부산대학교 도서관

Obesity is a global health problem, and the number of reproductive-age women with obesity continues to increase. Cases of maternal obesity induced by a high-fat diet (HFD) have increased in recent years. Different studies have described that maternal HFD can affect the normal development of several organs, making offspring more susceptible to certain diseases. Animal obesity models suggest that a maternal HFD during gestation is a risk factor for developing physiological and behavioural dysfunctions in offspring. We test the hypothesis in mice that maternal HFD without obesity, during pregnancy and lactation, changes the cortical and hippocampal structure and cellular organisation and modifies metabolic-related parameters, and neurogenesis in the adult hippocampus. Female mice were fed different diets from conception: normal fat diet (NFD), HFD throughout gestation and lactation (HFD) or embryonic HFD (Emb-HFD: HFD for 3 days, NFD thereafter). After weaning, the offspring were maintained on NFD. Our data showed that the HFD and Emb-HFD groups developed metabolic disturbances in adulthood and had a greater density of astrocytes and microglia cells, in the cortex and hippocampus. Similarly, we observed that the offspring of mother fed a HFD had a higher density of new-born neurons and a reduced density of mature neurons in the dentate gyrus, indicating that exposure to a maternal HFD can generate changes in adult neurogenesis.
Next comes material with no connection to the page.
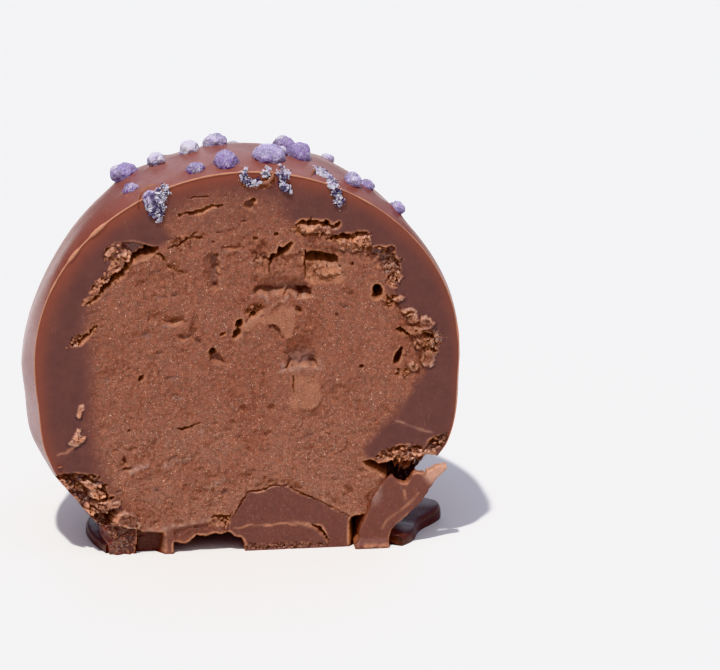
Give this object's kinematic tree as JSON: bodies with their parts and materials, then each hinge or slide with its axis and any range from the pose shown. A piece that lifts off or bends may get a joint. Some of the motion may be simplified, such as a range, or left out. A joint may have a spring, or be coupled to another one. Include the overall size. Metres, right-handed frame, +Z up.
{
  "type": "cut chocolate bonbon",
  "caption": "Domed milk chocolate bonbon cut through to its ganache filling, on a flat foot with a plugged and partly broken base, topped with violet sugar crystals.",
  "frame": {"origin": "on the flat base, on the bonbon's own upright axis, 3.9 mm behind the cut", "axes": "+Z up from the base to the top of the dome, -Y out of the cut face, +X to the right of somebody who looks at the cut face"},
  "size_m": [0.0301, 0.0192, 0.029],
  "materials": {
    "chocolate": "milk chocolate: satin outside, smooth and slightly waxy where it is cut",
    "ganache": "set chocolate ganache: matte, fine-grained, torn and crumbly along the knife's path",
    "violet_sugar": "violet sugar crystals: translucent, glossy facets, frosty white where they are cut"
  },
  "bodies": {
    "root": {"shell": "chocolate", "base_plug": "chocolate", "broken_chip": "chocolate", "filling": "ganache", "crystal_01": "violet_sugar", "crystal_02": "violet_sugar", "crystal_03": "violet_sugar", "crystal_04": "violet_sugar", "crystal_05": "violet_sugar", "crystal_06": "violet_sugar", "crystal_07": "violet_sugar", "crystal_08": "violet_sugar", "crystal_09": "violet_sugar", "crystal_10": "violet_sugar", "crystal_11": "violet_sugar", "crystal_12": "violet_sugar", "crystal_13": "violet_sugar", "crystal_14": "violet_sugar", "crystal_15": "violet_sugar", "crystal_16": "violet_sugar", "crystal_17": "violet_sugar", "crystal_18": "violet_sugar", "crystal_19": "violet_sugar", "crystal_20": "violet_sugar", "crystal_21": "violet_sugar", "crystal_22": "violet_sugar", "crystal_23": "violet_sugar", "crystal_24": "violet_sugar", "crystal_25": "violet_sugar", "crystal_26": "violet_sugar", "crystal_27": "violet_sugar"}
  },
  "joints": []
}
In many cases we observed a graded response (NFD < Emb-HFD < HFD) suggesting a very early induction of diet-induced responses, well before any neural differentiation, with exacerbated effects upon continued HFD challenge. This suggests that not only diet during pregnancy is crucial for proper glial cell density and neurogenesis, but also the time of exposure is critical to determine the size of the effects in the offspring brain, caused by maternal HFD.